Despite my partner moaning about the cost of shipping from Bulgaria I was astonished to find the brushes and bearings arrived in double quick time on Friday 7th in fact I had only just sent an email to Kostov asking for a tracking number and they arrived! Which is odd because Kostov had given me the impression that the brushes would need preparing and that they may have them ready for sending by the 5th or 6th, So I had sent an email asking (politely) what sort of preparation brushes required to which I got a big fat silence! Followed by the parts arrival on my doorstep on the 7th! I wonder if this may be a “lost in translation” issue. Anyway due to me not knowing exactly when the parts would be here and assuming they would be sent over land (not air freight) I mistakenly assumed they would be a while and did not book my mechanic to get the Honda in for fitting of said brushes and bearings, the upshot of this is that he 18th is the earliest he can do it much to my partners dismay!
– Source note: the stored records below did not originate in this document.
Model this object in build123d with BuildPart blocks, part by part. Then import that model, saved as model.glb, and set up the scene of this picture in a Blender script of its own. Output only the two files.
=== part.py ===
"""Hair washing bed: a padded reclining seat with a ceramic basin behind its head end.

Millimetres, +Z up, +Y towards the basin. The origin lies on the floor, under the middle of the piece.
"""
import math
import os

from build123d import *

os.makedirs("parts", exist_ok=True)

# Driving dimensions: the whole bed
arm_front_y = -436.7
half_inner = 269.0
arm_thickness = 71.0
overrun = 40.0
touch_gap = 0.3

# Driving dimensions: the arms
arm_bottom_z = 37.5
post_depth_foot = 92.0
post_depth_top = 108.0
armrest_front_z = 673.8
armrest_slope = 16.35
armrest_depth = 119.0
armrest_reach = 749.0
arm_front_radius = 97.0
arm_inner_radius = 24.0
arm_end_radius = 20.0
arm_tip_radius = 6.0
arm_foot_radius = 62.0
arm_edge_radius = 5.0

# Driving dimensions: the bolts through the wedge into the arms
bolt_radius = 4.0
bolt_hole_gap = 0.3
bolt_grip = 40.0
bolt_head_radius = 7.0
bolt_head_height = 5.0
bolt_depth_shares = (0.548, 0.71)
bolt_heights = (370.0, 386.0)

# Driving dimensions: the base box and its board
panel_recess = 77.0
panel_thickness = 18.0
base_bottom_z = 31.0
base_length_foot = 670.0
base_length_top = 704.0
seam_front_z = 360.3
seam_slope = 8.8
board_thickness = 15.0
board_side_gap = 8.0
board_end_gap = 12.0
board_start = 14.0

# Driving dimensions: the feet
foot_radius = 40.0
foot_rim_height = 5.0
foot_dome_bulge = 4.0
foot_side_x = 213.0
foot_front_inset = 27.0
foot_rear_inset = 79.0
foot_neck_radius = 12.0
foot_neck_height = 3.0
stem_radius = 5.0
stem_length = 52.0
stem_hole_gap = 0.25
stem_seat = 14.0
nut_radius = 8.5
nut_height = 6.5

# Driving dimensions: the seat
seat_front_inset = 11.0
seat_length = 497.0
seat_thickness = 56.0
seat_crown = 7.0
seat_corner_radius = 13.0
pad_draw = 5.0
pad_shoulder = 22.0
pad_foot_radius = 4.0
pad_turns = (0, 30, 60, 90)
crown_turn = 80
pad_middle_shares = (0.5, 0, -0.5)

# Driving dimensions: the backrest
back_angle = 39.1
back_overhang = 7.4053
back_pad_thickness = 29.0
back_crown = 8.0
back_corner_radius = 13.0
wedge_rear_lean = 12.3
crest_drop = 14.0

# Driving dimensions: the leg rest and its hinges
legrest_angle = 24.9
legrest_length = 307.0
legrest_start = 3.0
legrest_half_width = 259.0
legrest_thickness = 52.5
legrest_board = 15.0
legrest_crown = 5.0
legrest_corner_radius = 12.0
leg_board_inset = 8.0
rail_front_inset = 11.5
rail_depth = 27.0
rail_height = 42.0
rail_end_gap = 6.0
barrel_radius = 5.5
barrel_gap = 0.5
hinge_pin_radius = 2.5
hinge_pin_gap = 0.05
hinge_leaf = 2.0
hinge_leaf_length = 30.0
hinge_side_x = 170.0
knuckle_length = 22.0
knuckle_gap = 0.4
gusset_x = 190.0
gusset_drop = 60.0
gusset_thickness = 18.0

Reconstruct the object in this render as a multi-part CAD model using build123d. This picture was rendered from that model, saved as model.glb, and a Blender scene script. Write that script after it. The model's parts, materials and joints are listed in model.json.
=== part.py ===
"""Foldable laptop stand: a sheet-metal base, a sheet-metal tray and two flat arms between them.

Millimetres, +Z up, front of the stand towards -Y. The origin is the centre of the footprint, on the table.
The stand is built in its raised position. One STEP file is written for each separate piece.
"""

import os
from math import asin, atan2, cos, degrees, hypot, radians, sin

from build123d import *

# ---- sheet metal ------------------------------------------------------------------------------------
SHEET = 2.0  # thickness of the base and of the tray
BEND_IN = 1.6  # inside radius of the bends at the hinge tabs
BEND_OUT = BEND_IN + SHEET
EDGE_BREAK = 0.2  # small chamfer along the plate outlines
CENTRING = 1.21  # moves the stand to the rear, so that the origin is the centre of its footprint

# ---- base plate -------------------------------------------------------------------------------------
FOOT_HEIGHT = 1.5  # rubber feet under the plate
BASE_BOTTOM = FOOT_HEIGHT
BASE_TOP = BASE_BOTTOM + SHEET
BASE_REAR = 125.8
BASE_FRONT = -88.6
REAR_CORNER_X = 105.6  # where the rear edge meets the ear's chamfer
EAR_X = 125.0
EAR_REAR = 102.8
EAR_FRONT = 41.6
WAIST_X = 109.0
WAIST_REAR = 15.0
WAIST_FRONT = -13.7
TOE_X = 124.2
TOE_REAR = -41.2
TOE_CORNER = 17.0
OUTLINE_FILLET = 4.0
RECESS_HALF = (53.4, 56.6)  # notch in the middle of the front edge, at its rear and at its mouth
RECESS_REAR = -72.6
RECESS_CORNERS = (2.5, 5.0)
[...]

Testing, Testing 1,2 – 350 Cells!

I have been testing EIG’s constantly every spare minute (outside of my normal working day and working around my kids and partner) and what with the Halloween and Guy Fawkes Night celebrations and a dose of flu. I think I have managed pretty well to get to around 95 cells by the third weekend however this weekend I could just not bring myself to drag my sorry ass out of bed early enough to get stuck in so by the time I had managed to get to it I was already way behind schedule to achieve my “Required” 30 cells in one weekend target. So to quicken things up I decided to try the 40 amp 2S discharge and graph again (WHAAAAAT! I hear you cry) yes I know the last time I tried this I blew up the Powerlab 8 but it is well within the power rating of the Powerlab 8 and seeing as I have just tested over 90 cells without a single hitch with this new Powerlab 8 I am confident that the problem must have been with the previous one being faulty. So with everything crossed and my nose twitching for the first sign of any unusual smells I cautiously setup the 2S test and to my relief it all worked perfectly I carried on testing 2S all day to catch up to my 30 cell target and now have around 125 EIG’s tested and awaiting assembly into a sweet traction pack.

Tuesday, 28 October 2014

EIG Cell Testing continued

So seeing as the EV was out of action and my mechanic had pushed back the start of the RX8 build due to his business partner upping sticks and declaring he wanted to sell up and move on, I got busy with the testing of the new EIG cells, and this time I was going to make sure that there was no chance of failure.
So I bought a brand new 12V battery to compliment the better of my two existing 12v lead acid batteries and dumped the older/weaker one just in case this had anything to do with the failure (although Steve assures me that the Powerlab will compensate for any weakness in the Pb cells and simply fail the test rather than going bang so I still feel the last power lab must have been faulty) and I also replaced all the 12v battery terminal connections with brand new bright and shiny connectors again just in case a bad connection had caused any sort of spiking.
Voltage spikes are the most likely cause of electrolytic failure so I am taking no chances, also I reduced my test cell to a single 20Ah EIG cell rather than 2 in series even though the powerlab should be well able to handle 2S of these cells (we had already done the power calculations to check we were not pushing it beyond the 1344W limit and again if we did try to it should just fail the test not explode!) I was not willing to take any chances this time and am going to stick to single cell tests despite the huge amount of time this will eat.
So to get the ball rolling proper I configured my BC168 balance charger to charge at 6S (8A) so I could top up 6 EIG’s at once and once I had the first six charged the ball really started to roll, it turns out that a single cell test takes around 28 minutes @ 40A to discharge and it takes the BC168 around 3 hours to charge 6 cells so all in all a pretty good balance I can charge 6 whilst I am discharging 6 (albeit one at a time) and then rotate.
So pushing hard to keep this turnaround going I managed to get 30 cells done in 1 weekend that is 1/10th of the entire pack so assuming I only get weekends to do it (I will be doing some in evenings) it would take me 10 weekends to complete the job.